▸ **Written problem**: Reproduce each record exactly.

▸ **Data extract**:
________________________________________
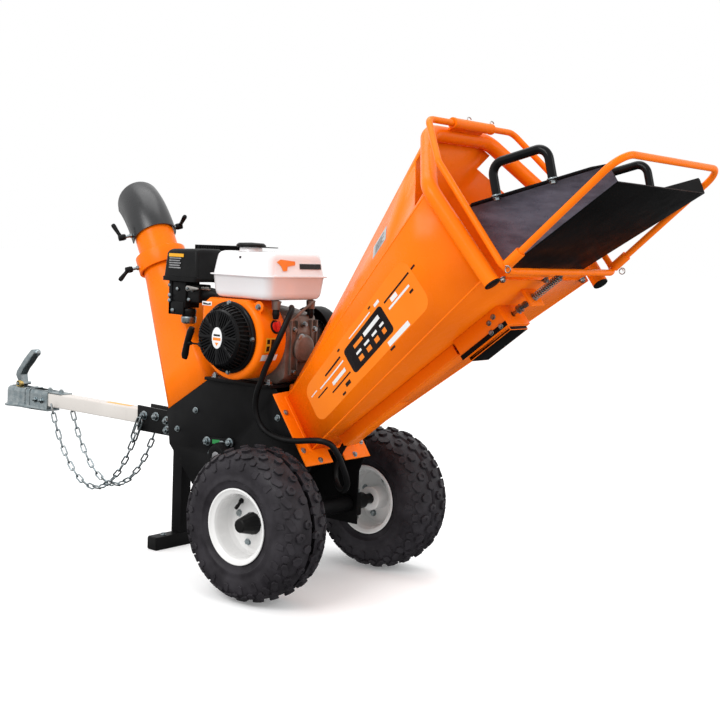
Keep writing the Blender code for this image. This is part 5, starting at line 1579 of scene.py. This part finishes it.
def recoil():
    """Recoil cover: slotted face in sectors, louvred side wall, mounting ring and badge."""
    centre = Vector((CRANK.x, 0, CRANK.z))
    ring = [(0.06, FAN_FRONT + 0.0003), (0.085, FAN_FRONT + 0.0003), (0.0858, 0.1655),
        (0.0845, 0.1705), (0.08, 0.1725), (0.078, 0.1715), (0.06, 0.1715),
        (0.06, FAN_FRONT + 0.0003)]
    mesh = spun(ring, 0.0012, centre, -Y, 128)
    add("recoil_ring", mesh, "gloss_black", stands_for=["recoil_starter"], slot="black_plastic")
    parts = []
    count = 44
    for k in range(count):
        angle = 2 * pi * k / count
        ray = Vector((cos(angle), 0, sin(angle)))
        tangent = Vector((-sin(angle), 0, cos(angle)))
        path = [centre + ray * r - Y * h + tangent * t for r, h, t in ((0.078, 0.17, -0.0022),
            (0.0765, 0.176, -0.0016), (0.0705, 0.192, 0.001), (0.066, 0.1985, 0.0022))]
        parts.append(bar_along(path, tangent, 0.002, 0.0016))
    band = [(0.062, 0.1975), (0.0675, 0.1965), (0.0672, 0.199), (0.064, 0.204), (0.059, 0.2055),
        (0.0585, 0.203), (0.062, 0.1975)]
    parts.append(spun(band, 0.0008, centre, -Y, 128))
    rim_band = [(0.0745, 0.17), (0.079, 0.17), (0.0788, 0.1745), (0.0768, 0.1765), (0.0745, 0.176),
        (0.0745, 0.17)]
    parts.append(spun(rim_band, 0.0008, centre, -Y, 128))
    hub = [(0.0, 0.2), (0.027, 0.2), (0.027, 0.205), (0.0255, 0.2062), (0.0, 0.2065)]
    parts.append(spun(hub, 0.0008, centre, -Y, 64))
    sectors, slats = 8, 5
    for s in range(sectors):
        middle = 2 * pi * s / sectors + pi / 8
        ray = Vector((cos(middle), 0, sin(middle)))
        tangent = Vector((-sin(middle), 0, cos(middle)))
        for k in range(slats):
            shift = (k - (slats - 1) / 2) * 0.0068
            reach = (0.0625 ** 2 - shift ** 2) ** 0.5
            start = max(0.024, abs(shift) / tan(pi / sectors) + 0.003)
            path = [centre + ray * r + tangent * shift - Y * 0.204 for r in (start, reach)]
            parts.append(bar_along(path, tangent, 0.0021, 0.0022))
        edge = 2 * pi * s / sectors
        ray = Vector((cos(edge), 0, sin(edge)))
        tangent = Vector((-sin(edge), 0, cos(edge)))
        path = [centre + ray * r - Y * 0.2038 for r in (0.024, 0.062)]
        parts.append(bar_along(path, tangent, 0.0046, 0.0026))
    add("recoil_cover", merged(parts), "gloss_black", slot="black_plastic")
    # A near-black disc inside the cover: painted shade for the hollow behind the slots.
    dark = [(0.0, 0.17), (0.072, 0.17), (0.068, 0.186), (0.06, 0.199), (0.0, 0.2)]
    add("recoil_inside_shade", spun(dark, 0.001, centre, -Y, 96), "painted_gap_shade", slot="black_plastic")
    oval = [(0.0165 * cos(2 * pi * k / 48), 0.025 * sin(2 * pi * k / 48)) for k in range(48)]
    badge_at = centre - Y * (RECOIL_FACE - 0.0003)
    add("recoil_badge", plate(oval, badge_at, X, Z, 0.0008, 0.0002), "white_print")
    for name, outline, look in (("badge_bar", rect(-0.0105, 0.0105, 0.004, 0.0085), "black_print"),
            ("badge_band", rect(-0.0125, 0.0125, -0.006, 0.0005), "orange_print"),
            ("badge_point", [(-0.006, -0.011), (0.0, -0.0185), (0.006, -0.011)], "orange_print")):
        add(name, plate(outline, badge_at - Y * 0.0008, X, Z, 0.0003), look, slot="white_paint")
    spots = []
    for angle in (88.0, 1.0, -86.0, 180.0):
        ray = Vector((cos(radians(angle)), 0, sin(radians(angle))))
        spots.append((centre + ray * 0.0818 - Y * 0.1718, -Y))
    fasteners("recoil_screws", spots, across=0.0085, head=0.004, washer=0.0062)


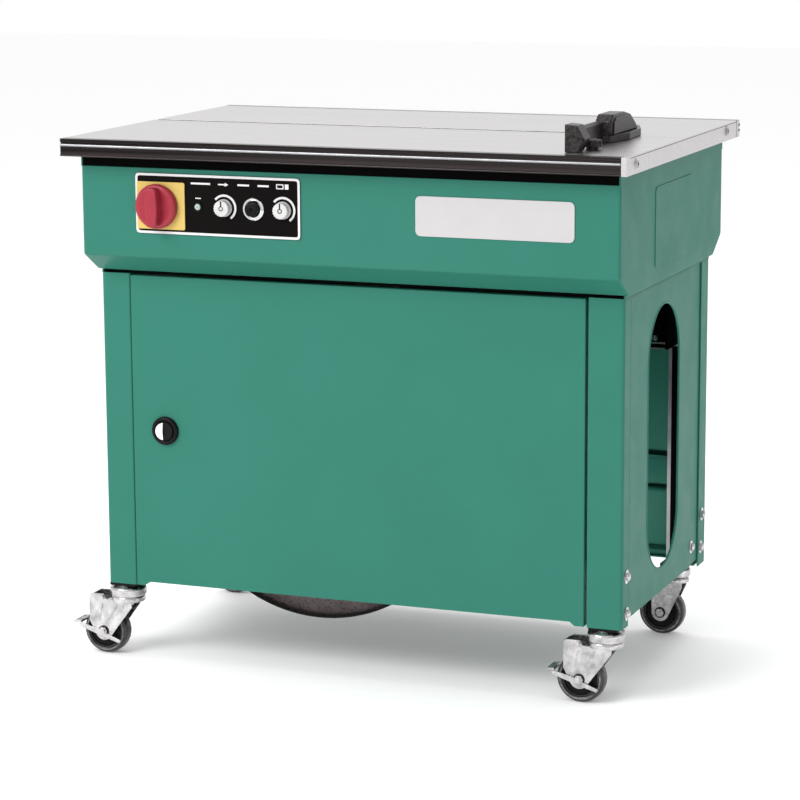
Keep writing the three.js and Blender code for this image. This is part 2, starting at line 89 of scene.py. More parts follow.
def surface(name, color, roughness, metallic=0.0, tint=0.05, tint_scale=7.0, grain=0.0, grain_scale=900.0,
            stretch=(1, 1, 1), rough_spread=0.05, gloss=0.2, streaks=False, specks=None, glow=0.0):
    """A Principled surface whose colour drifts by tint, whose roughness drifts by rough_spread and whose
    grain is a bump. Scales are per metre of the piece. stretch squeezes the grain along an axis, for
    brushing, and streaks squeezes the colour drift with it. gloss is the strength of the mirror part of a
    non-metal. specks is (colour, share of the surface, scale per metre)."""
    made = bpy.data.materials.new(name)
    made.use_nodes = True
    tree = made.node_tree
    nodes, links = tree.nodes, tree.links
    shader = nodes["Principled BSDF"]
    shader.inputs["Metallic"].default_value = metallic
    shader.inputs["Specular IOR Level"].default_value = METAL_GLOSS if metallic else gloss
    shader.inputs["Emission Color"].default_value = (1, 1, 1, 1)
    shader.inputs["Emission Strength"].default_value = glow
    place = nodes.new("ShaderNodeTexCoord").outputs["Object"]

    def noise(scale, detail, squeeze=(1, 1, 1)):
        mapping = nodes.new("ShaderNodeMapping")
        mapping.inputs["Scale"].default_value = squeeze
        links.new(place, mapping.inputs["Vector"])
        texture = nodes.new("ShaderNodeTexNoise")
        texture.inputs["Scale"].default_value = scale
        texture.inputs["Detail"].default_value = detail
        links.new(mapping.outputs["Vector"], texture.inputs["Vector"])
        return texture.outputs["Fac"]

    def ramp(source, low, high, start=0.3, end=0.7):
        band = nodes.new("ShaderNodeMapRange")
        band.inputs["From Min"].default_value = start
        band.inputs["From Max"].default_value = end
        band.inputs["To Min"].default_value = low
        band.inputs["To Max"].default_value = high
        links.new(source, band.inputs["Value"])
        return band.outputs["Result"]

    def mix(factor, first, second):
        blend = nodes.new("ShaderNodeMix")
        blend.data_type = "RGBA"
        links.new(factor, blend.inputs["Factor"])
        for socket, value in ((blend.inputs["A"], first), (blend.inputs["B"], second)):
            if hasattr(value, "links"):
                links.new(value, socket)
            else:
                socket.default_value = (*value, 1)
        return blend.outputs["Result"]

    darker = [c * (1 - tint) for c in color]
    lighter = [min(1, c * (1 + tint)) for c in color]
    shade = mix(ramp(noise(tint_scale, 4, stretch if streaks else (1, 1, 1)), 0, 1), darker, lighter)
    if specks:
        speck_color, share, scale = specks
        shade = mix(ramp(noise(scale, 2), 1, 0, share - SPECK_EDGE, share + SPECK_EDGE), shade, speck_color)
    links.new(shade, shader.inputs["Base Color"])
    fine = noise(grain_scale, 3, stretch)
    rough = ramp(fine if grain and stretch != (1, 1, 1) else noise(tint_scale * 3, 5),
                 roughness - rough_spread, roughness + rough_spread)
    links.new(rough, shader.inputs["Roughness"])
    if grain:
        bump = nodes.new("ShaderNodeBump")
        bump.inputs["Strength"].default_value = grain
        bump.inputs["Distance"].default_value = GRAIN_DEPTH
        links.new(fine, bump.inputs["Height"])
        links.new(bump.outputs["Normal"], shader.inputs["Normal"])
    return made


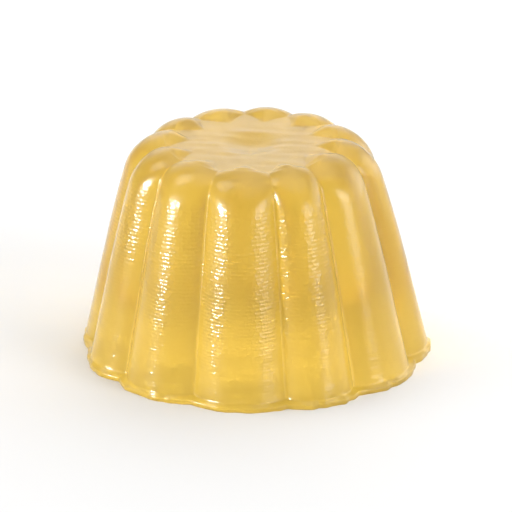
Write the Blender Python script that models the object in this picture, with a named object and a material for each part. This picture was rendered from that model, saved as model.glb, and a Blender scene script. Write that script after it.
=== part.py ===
________________________________________
▸ **Problem solution**:
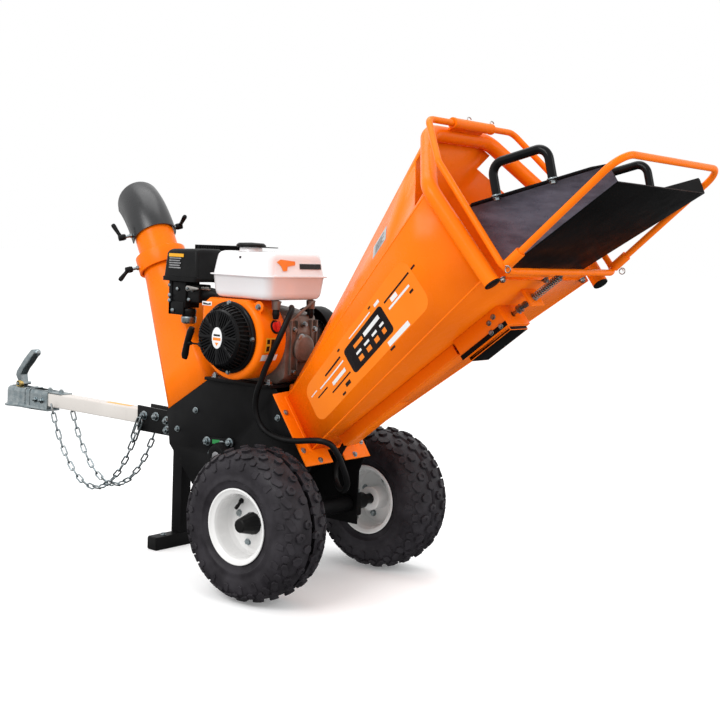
Keep writing the Blender code for this image. This is part 5, starting at line 1579 of scene.py. This part finishes it.
def recoil():
    """Recoil cover: slotted face in sectors, louvred side wall, mounting ring and badge."""
    centre = Vector((CRANK.x, 0, CRANK.z))
    ring = [(0.06, FAN_FRONT + 0.0003), (0.085, FAN_FRONT + 0.0003), (0.0858, 0.1655),
        (0.0845, 0.1705), (0.08, 0.1725), (0.078, 0.1715), (0.06, 0.1715),
        (0.06, FAN_FRONT + 0.0003)]
    mesh = spun(ring, 0.0012, centre, -Y, 128)
    add("recoil_ring", mesh, "gloss_black", stands_for=["recoil_starter"], slot="black_plastic")
    parts = []
    count = 44
    for k in range(count):
        angle = 2 * pi * k / count
        ray = Vector((cos(angle), 0, sin(angle)))
        tangent = Vector((-sin(angle), 0, cos(angle)))
        path = [centre + ray * r - Y * h + tangent * t for r, h, t in ((0.078, 0.17, -0.0022),
            (0.0765, 0.176, -0.0016), (0.0705, 0.192, 0.001), (0.066, 0.1985, 0.0022))]
        parts.append(bar_along(path, tangent, 0.002, 0.0016))
    band = [(0.062, 0.1975), (0.0675, 0.1965), (0.0672, 0.199), (0.064, 0.204), (0.059, 0.2055),
        (0.0585, 0.203), (0.062, 0.1975)]
    parts.append(spun(band, 0.0008, centre, -Y, 128))
    rim_band = [(0.0745, 0.17), (0.079, 0.17), (0.0788, 0.1745), (0.0768, 0.1765), (0.0745, 0.176),
        (0.0745, 0.17)]
    parts.append(spun(rim_band, 0.0008, centre, -Y, 128))
    hub = [(0.0, 0.2), (0.027, 0.2), (0.027, 0.205), (0.0255, 0.2062), (0.0, 0.2065)]
    parts.append(spun(hub, 0.0008, centre, -Y, 64))
    sectors, slats = 8, 5
    for s in range(sectors):
        middle = 2 * pi * s / sectors + pi / 8
        ray = Vector((cos(middle), 0, sin(middle)))
        tangent = Vector((-sin(middle), 0, cos(middle)))
        for k in range(slats):
            shift = (k - (slats - 1) / 2) * 0.0068
            reach = (0.0625 ** 2 - shift ** 2) ** 0.5
            start = max(0.024, abs(shift) / tan(pi / sectors) + 0.003)
            path = [centre + ray * r + tangent * shift - Y * 0.204 for r in (start, reach)]
            parts.append(bar_along(path, tangent, 0.0021, 0.0022))
        edge = 2 * pi * s / sectors
        ray = Vector((cos(edge), 0, sin(edge)))
        tangent = Vector((-sin(edge), 0, cos(edge)))
        path = [centre + ray * r - Y * 0.2038 for r in (0.024, 0.062)]
        parts.append(bar_along(path, tangent, 0.0046, 0.0026))
    add("recoil_cover", merged(parts), "gloss_black", slot="black_plastic")
    # A near-black disc inside the cover: painted shade for the hollow behind the slots.
    dark = [(0.0, 0.17), (0.072, 0.17), (0.068, 0.186), (0.06, 0.199), (0.0, 0.2)]
    add("recoil_inside_shade", spun(dark, 0.001, centre, -Y, 96), "painted_gap_shade", slot="black_plastic")
    oval = [(0.0165 * cos(2 * pi * k / 48), 0.025 * sin(2 * pi * k / 48)) for k in range(48)]
    badge_at = centre - Y * (RECOIL_FACE - 0.0003)
    add("recoil_badge", plate(oval, badge_at, X, Z, 0.0008, 0.0002), "white_print")
    for name, outline, look in (("badge_bar", rect(-0.0105, 0.0105, 0.004, 0.0085), "black_print"),
            ("badge_band", rect(-0.0125, 0.0125, -0.006, 0.0005), "orange_print"),
            ("badge_point", [(-0.006, -0.011), (0.0, -0.0185), (0.006, -0.011)], "orange_print")):
        add(name, plate(outline, badge_at - Y * 0.0008, X, Z, 0.0003), look, slot="white_paint")
    spots = []
    for angle in (88.0, 1.0, -86.0, 180.0):
        ray = Vector((cos(radians(angle)), 0, sin(radians(angle))))
        spots.append((centre + ray * 0.0818 - Y * 0.1718, -Y))
    fasteners("recoil_screws", spots, across=0.0085, head=0.004, washer=0.0062)


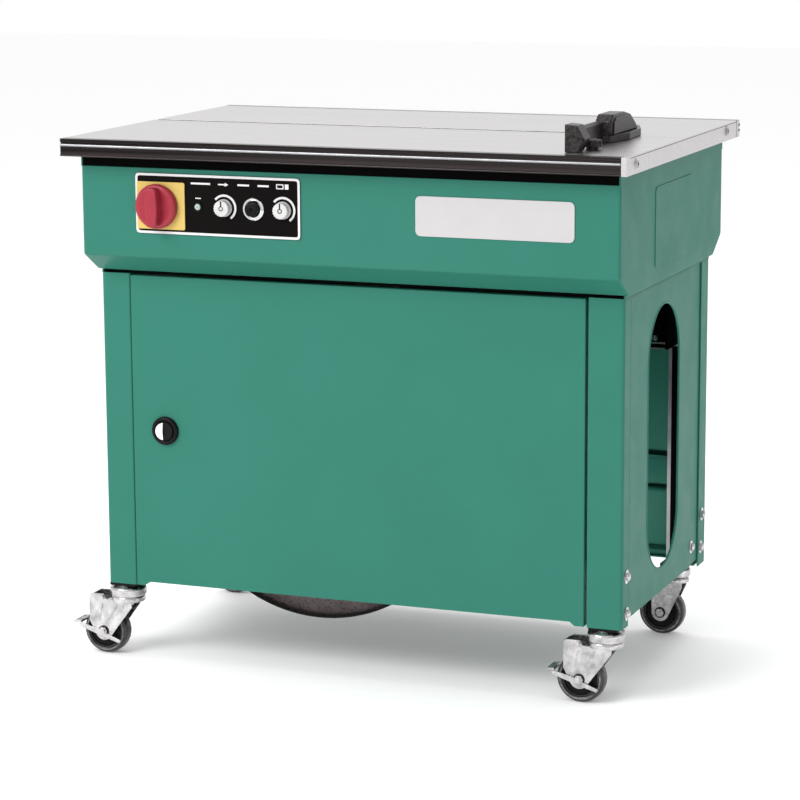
Keep writing the three.js and Blender code for this image. This is part 2, starting at line 89 of scene.py. More parts follow.
def surface(name, color, roughness, metallic=0.0, tint=0.05, tint_scale=7.0, grain=0.0, grain_scale=900.0,
            stretch=(1, 1, 1), rough_spread=0.05, gloss=0.2, streaks=False, specks=None, glow=0.0):
    """A Principled surface whose colour drifts by tint, whose roughness drifts by rough_spread and whose
    grain is a bump. Scales are per metre of the piece. stretch squeezes the grain along an axis, for
    brushing, and streaks squeezes the colour drift with it. gloss is the strength of the mirror part of a
    non-metal. specks is (colour, share of the surface, scale per metre)."""
    made = bpy.data.materials.new(name)
    made.use_nodes = True
    tree = made.node_tree
    nodes, links = tree.nodes, tree.links
    shader = nodes["Principled BSDF"]
    shader.inputs["Metallic"].default_value = metallic
    shader.inputs["Specular IOR Level"].default_value = METAL_GLOSS if metallic else gloss
    shader.inputs["Emission Color"].default_value = (1, 1, 1, 1)
    shader.inputs["Emission Strength"].default_value = glow
    place = nodes.new("ShaderNodeTexCoord").outputs["Object"]

    def noise(scale, detail, squeeze=(1, 1, 1)):
        mapping = nodes.new("ShaderNodeMapping")
        mapping.inputs["Scale"].default_value = squeeze
        links.new(place, mapping.inputs["Vector"])
        texture = nodes.new("ShaderNodeTexNoise")
        texture.inputs["Scale"].default_value = scale
        texture.inputs["Detail"].default_value = detail
        links.new(mapping.outputs["Vector"], texture.inputs["Vector"])
        return texture.outputs["Fac"]

    def ramp(source, low, high, start=0.3, end=0.7):
        band = nodes.new("ShaderNodeMapRange")
        band.inputs["From Min"].default_value = start
        band.inputs["From Max"].default_value = end
        band.inputs["To Min"].default_value = low
        band.inputs["To Max"].default_value = high
        links.new(source, band.inputs["Value"])
        return band.outputs["Result"]

    def mix(factor, first, second):
        blend = nodes.new("ShaderNodeMix")
        blend.data_type = "RGBA"
        links.new(factor, blend.inputs["Factor"])
        for socket, value in ((blend.inputs["A"], first), (blend.inputs["B"], second)):
            if hasattr(value, "links"):
                links.new(value, socket)
            else:
                socket.default_value = (*value, 1)
        return blend.outputs["Result"]

    darker = [c * (1 - tint) for c in color]
    lighter = [min(1, c * (1 + tint)) for c in color]
    shade = mix(ramp(noise(tint_scale, 4, stretch if streaks else (1, 1, 1)), 0, 1), darker, lighter)
    if specks:
        speck_color, share, scale = specks
        shade = mix(ramp(noise(scale, 2), 1, 0, share - SPECK_EDGE, share + SPECK_EDGE), shade, speck_color)
    links.new(shade, shader.inputs["Base Color"])
    fine = noise(grain_scale, 3, stretch)
    rough = ramp(fine if grain and stretch != (1, 1, 1) else noise(tint_scale * 3, 5),
                 roughness - rough_spread, roughness + rough_spread)
    links.new(rough, shader.inputs["Roughness"])
    if grain:
        bump = nodes.new("ShaderNodeBump")
        bump.inputs["Strength"].default_value = grain
        bump.inputs["Distance"].default_value = GRAIN_DEPTH
        links.new(fine, bump.inputs["Height"])
        links.new(bump.outputs["Normal"], shader.inputs["Normal"])
    return made


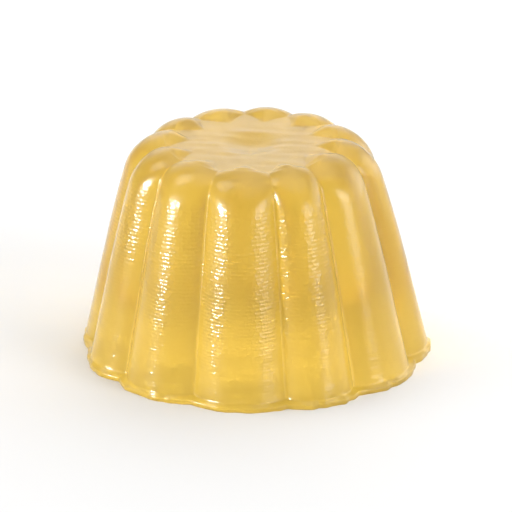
Write the Blender Python script that models the object in this picture, with a named object and a material for each part. This picture was rendered from that model, saved as model.glb, and a Blender scene script. Write that script after it.
=== part.py ===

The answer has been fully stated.